ELL / ESOL: Pre-teach domain vocabulary (food sovereignty, food security, kaitiakitanga, rāhui, maramataka) using visual diagrams and real-world examples. Draw connections to students' own cultural food traditions — these are valid entry points into the unit's themes. Allow oral or visual presentation of learning as alternatives to written tasks.

Inclusion: Kai is a universal human experience — all students have a relationship with food, seasonality, and sharing. Neurodiverse learners benefit from concrete, hands-on engagement with these concepts (e.g., examining a kūmara, mapping seasonal foods). Acknowledge diverse economic circumstances sensitively when discussing food security. Choice in how students demonstrate understanding (written, visual, oral) supports inclusive assessment.

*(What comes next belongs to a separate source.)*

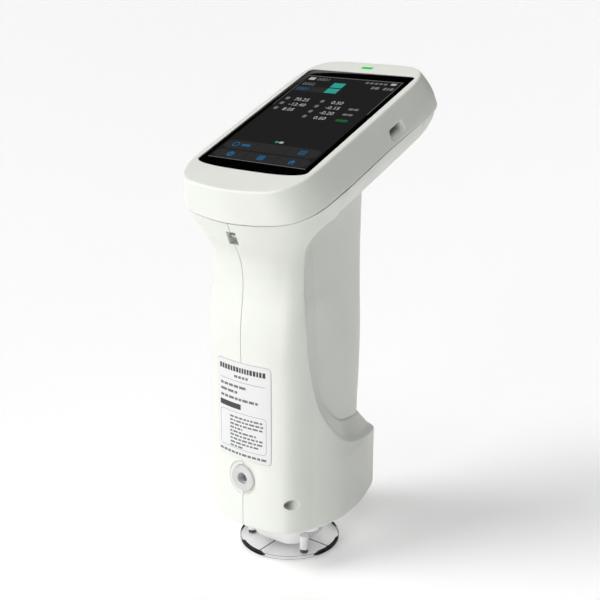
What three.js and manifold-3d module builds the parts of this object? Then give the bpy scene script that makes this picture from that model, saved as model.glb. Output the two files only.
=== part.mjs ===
// Handheld colour spectrophotometer, standing on its locating plate.
// Millimetres, +Z up, the label side faces -Y and the charging socket is on the +X side.
// Drawing frame: y = 0 lies under the middle of the screen, z = 0 is the underside of the
// locating plate. The whole assembly is moved by DEPTH_SHIFT so that its footprint is centred.
import * as THREE from 'three';
import { mergeVertices } from 'three/addons/utils/BufferGeometryUtils.js';
import Module from 'manifold-3d';

const wasm = await Module();
wasm.setup();

// ---------------------------------------------------------------- driving dimensions
const DEPTH_SHIFT = -2.78;        // puts the middle of the footprint on y = 0
const HEAD_TILT = 21.54;          // degrees, the head rises towards +Y
const SCREEN_Z = 185.3;           // height of the middle of the screen
const WALL = 2.4;                 // housing wall
const GAP = 0.3;                  // clearance between touching pieces
const FOOT_Z = 18.2;              // underside of the foot
const PORT_Y = -11.55;            // measuring axis
const PLATE_R = 22.1;             // locating plate radius
const PLATE_T = 1.7;              // locating plate thickness
const UNDER_O = -23.0;            // underside of the head, below the screen plane
const CAP_Y = 36.2;               // upright seam of the end cap
const BUTTON_TRAVEL = 2.0;
const GLASS_HALF = 27.37;
const LABEL_W = 28, LABEL_Z0 = 49.1, LABEL_Z1 = 91.5;
const INSERT_Z = 40.4, INSERT_R = 6.1;

// ---------------------------------------------------------------- materials
const M = (color, roughness = 0.5, metalness = 0) => new THREE.MeshStandardMaterial({ color, roughness, metalness });
const mat = {
  shell: M(0xe9eae4, 0.45), glass: M(0x050506, 0.08), lcd: M(0x202022, 0.5), label: M(0xd5d7d8, 0.5),
  steel: M(0xb9bbbd, 0.3, 1), darkSteel: M(0x55585c, 0.35, 1), clear: M(0xdfe9ea, 0.05), green: M(0x1fe048, 0.3),
  black: M(0x111214, 0.5), board: M(0x1c5a36, 0.55), cream: M(0xf4f2ea, 0.8), alu: M(0x8f9397, 0.4, 1),
  battery: M(0x3b5f8c, 0.4), nose: M(0xf1f1ee, 0.4),
};
mat.clear.transparent = true; mat.clear.opacity = 0.35;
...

Mātauranga Māori lens: The maramataka — the Māori lunar calendar — is one of Aotearoa's most sophisticated environmental data systems, encoding centuries of ecological observation about planting, harvesting, fishing, and weather patterns. Kūmara cultivation in pre-colonial Aotearoa was a feat of agricultural knowledge adapted to a new climate. Rāhui (temporary resource restrictions) is indigenous resource management — conservation before conservation. Kaitiakitanga frames the relationship between people and kai not as extraction but as reciprocal guardianship. These are not historical curiosities — they are living solutions to contemporary problems.

Prior knowledge: Students benefit from foundational understanding of climate change and food systems. No specialist mātauranga Māori knowledge required for entry-level engagement — the unit builds this knowledge progressively.